SHORT EXERCISE: Which lines in the material below contain the word "that"? Copy each of them.

INFORMATION SUPPLIED:
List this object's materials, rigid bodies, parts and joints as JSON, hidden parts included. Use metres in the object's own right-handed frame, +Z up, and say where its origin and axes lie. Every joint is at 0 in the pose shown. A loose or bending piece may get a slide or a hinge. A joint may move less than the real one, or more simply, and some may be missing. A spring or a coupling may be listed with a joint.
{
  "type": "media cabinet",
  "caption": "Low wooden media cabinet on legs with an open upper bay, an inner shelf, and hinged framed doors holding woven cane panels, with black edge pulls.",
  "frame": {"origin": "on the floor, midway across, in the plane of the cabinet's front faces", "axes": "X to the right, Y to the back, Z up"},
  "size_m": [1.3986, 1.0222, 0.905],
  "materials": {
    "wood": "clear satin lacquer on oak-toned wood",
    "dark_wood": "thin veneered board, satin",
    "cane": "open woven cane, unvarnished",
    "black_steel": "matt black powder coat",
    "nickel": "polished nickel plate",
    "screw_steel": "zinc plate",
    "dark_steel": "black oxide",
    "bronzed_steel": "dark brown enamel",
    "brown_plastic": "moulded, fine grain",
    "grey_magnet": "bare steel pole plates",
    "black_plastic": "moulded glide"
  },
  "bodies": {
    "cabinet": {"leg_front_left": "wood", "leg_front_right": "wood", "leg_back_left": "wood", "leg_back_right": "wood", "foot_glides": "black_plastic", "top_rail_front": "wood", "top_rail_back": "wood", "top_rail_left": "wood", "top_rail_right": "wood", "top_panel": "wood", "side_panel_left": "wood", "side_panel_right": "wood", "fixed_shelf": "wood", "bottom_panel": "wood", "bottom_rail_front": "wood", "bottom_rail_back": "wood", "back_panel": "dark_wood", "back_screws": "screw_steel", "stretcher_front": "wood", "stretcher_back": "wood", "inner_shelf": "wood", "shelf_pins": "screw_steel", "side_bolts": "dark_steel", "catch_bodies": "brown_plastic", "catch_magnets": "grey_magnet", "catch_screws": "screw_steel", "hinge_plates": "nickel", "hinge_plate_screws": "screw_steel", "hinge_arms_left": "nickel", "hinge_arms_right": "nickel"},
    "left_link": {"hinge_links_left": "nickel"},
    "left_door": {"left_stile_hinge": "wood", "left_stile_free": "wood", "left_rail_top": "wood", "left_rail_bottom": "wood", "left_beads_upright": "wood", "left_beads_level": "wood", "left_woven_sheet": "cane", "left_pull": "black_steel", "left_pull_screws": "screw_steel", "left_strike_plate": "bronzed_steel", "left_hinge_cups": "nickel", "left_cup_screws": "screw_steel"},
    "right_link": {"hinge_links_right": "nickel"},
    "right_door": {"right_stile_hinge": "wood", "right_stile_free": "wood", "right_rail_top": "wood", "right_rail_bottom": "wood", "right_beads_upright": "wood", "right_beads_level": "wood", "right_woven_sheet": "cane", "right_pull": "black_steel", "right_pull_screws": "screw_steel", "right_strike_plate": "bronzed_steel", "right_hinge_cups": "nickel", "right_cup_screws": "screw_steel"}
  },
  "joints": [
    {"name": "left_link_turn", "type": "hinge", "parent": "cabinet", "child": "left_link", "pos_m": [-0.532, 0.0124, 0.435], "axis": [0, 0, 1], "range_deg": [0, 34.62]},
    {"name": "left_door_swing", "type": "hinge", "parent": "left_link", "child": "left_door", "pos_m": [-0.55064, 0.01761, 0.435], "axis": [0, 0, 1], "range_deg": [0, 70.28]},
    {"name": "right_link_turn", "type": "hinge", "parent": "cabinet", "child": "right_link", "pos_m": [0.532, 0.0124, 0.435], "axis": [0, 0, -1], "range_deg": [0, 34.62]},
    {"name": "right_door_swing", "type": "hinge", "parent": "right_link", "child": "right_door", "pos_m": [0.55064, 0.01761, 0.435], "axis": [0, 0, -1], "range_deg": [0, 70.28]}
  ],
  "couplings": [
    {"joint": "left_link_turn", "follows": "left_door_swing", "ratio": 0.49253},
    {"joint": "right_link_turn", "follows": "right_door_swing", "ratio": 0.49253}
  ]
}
...
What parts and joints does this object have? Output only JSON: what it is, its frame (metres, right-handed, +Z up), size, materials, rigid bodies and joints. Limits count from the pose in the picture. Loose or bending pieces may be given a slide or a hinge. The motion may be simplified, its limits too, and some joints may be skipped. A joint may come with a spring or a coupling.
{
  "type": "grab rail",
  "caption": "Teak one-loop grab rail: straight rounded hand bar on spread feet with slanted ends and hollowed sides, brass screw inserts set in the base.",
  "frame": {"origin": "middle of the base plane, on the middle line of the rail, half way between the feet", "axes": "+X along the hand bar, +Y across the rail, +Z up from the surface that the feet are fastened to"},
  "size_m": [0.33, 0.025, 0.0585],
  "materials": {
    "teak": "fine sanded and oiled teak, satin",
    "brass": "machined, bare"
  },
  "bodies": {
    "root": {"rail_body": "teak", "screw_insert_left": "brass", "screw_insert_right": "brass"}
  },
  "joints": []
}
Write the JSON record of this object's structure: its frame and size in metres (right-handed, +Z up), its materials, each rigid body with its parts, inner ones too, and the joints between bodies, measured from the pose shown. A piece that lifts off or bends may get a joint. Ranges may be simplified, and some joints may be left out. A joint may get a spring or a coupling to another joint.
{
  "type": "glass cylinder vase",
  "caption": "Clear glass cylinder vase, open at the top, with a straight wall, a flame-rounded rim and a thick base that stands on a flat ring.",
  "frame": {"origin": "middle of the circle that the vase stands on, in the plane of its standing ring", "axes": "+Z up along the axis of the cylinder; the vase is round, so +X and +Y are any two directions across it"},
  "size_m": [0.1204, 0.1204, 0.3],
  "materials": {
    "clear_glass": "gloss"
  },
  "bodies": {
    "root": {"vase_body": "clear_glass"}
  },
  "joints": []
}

TASK ANSWER:
  "frame": {"origin": "middle of the base plane, on the middle line of the rail, half way between the feet", "axes": "+X along the hand bar, +Y across the rail, +Z up from the surface that the feet are fastened to"},
Write the JSON record of this object's structure: its frame and size in metres (right-handed, +Z up), its materials, each rigid body with its parts, inner ones too, and the joints between bodies, measured from the pose shown. A piece that lifts off or bends may get a joint. Ranges may be simplified, and some joints may be left out. A joint may get a spring or a coupling to another joint.
  "caption": "Clear glass cylinder vase, open at the top, with a straight wall, a flame-rounded rim and a thick base that stands on a flat ring.",
  "frame": {"origin": "middle of the circle that the vase stands on, in the plane of its standing ring", "axes": "+Z up along the axis of the cylinder; the vase is round, so +X and +Y are any two directions across it"},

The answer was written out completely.